Robin Robertson

Every October, for decades, a group of reporters and photographers from all over the world has gathered in the stairwell of an apartment house in Stockholm, waiting to hear if the poet upstairs has finally won the Nobel Prize in Literature. The poet’s wife, Monica, would bring them tea and biscuits while they stood around—but they would always leave, around lunchtime, as the news came in that the prize had gone to someone else. Annually, the name of Tomas Tranströmer came up, and with every year one felt a growing sense that he would never receive this highest literary honor from his own country.
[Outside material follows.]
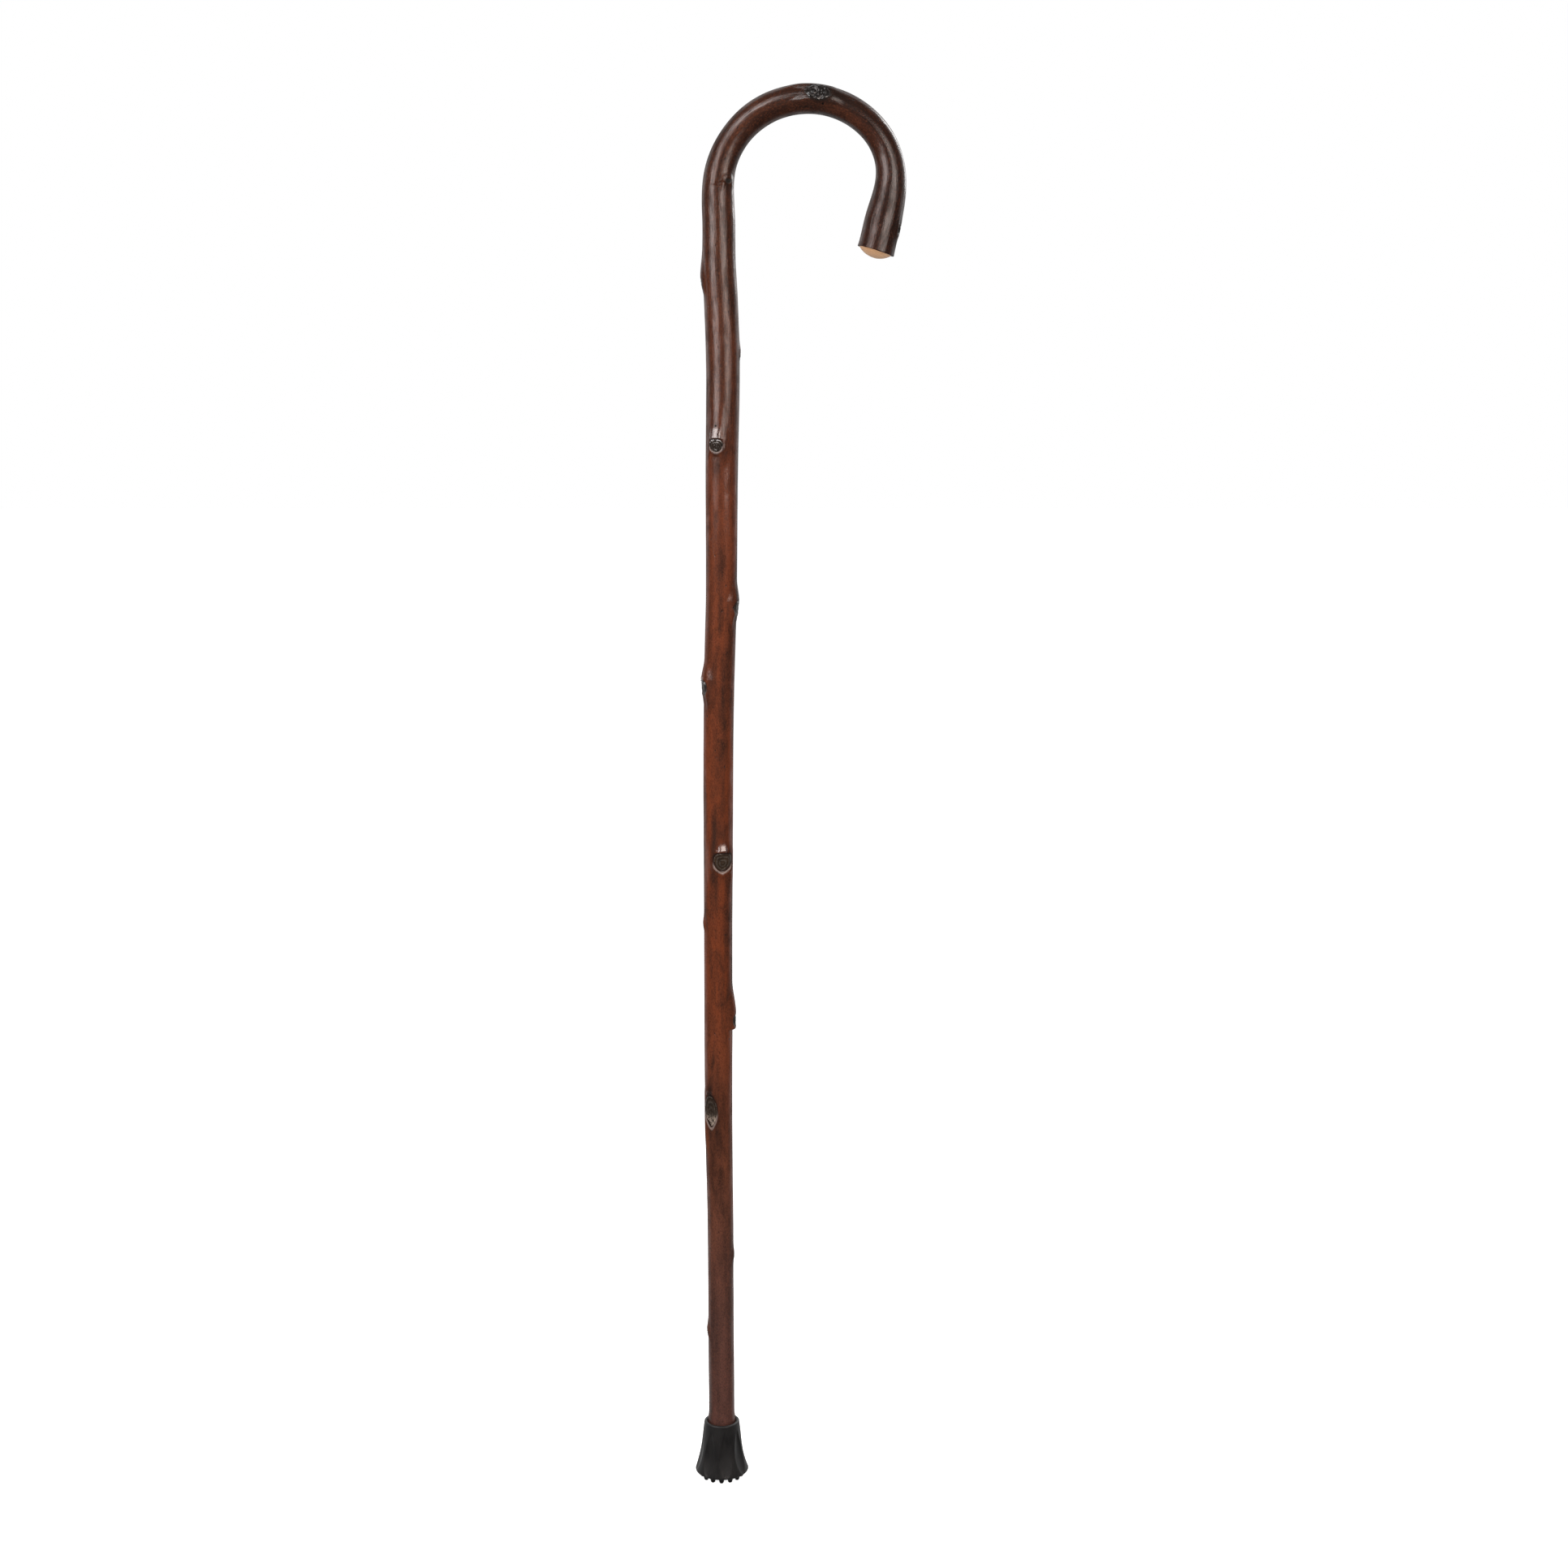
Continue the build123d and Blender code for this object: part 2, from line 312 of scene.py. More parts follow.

Now eighty, Tomas Tranströmer, who won the prize this year, is not only Scandinavia’s greatest living poet, but also widely regarded as one of our most important contemporary international writers. Born in April 1931, an only child, his parents divorced when he was three years old and he was brought up by his mother within the educated working class of Stockholm: a Social Democratic system infused with the traditional Lutheran ethics of moral compassion and generosity. He took up a career in psychology, working in a young offenders’ institute in Linköping. In 1965 he moved with his wife and their daughters, Paula and Emma, to Västerås, a small town west of Stockholm, where he continued his work with juvenile delinquents, convicts, drug addicts, and the physically handicapped.

It was during this time that his poetry began to reach its full maturity and an international audience. It was translated into over sixty languages and brought him a host of awards. In 1990, however, his life was changed irrevocably by a serious stroke. While his disability did not end his writing career, it did impair his ability to communicate, and the Tranströmers now live quietly in the Södermalm district of Stockholm—near where Tomas lived as a young boy, and overlooking the sea-lanes where his grandfather worked as a pilot, guiding ships through the Stockholm archipelago—and in their cottage on the island of Runmarö, where Tomas spent his childhood summers.

The landscape of Tranströmer’s poetry has remained constant during his fifty-five-year career: the jagged coastland of his native Sweden, with its dark spruce and pine forests, sudden light and sudden storm, restless seas and endless winters, is mirrored by his direct, plain-speaking style and arresting, unforgettable images. Sometimes referred to as a “buzzard poet,” Tranströmer seems to hang over this landscape with a gimlet eye that sees the world with an almost mystical precision. A view that first appeared open and featureless now holds an anxiety of detail; the voice that first sounded spare and simple now seems subtle, shrewd, and thrillingly intimate. There is a profoundly spiritual element in Tranströmer’s vision, though not a conventionally religious one. He is interested in polarities and how we respond, as humans, to finding ourselves at pivotal points, at the fulcrum of a moment.

The following poems are taken from The Deleted World, English versions of poems by Tomas Tranströmer, which will be published by Farrar, Straus and Giroux in December.

Solitude (1)

I was nearly killed here, one night in February.
My car shivered, and slewed sideways on the ice,
right across into the other lane. The slur of traffic
came at me with their lights.

My name, my girls, my job, all
slipped free and were left behind, smaller and smaller,
further and further away. I was nobody:
a boy in a playground, suddenly surrounded.

The headlights of the oncoming cars
bore down on me as I wrestled the wheel through a slick
of terror, clear and slippery as egg-white.
The seconds grew and grew—making more room for me—
stretching huge as hospitals.

I almost felt that I could rest
and take a breath
before the crash.

Then something caught: some helpful sand
or a well-timed gust of wind. The car
snapped out of it, swinging back across the road.
A signpost shot up and cracked, with a sharp clang,
spinning away in the darkness.

And it was still. I sat back in my seat belt
and watched someone tramp through the whirling snow
to see what was left of me.

To Friends Behind a Border

I

I wrote to you so cautiously. But what I couldn’t say
filled and grew like a hot-air balloon
and finally floated away through the night sky.

II

Now my letter is with the censor. He lights his lamp.
In its glare my words leap like monkeys at a wire mesh,
clattering it, stopping to bare their teeth.

III

Read between the lines. We will meet in two hundred years
when the microphones in the hotel walls are forgotten—
when they can sleep at last, become ammonites.

Fire Graffiti

Throughout those dismal months my life was only sparked alight
    when I made love to you.
As the firefly ignites and fades, ignites and fades, we follow the flashes
of its flight in the dark among the olive trees.

Throughout those dismal months, my soul sat slumped and lifeless
but my body walked to yours.
The night sky was lowing.
We milked the cosmos secretly, and survived.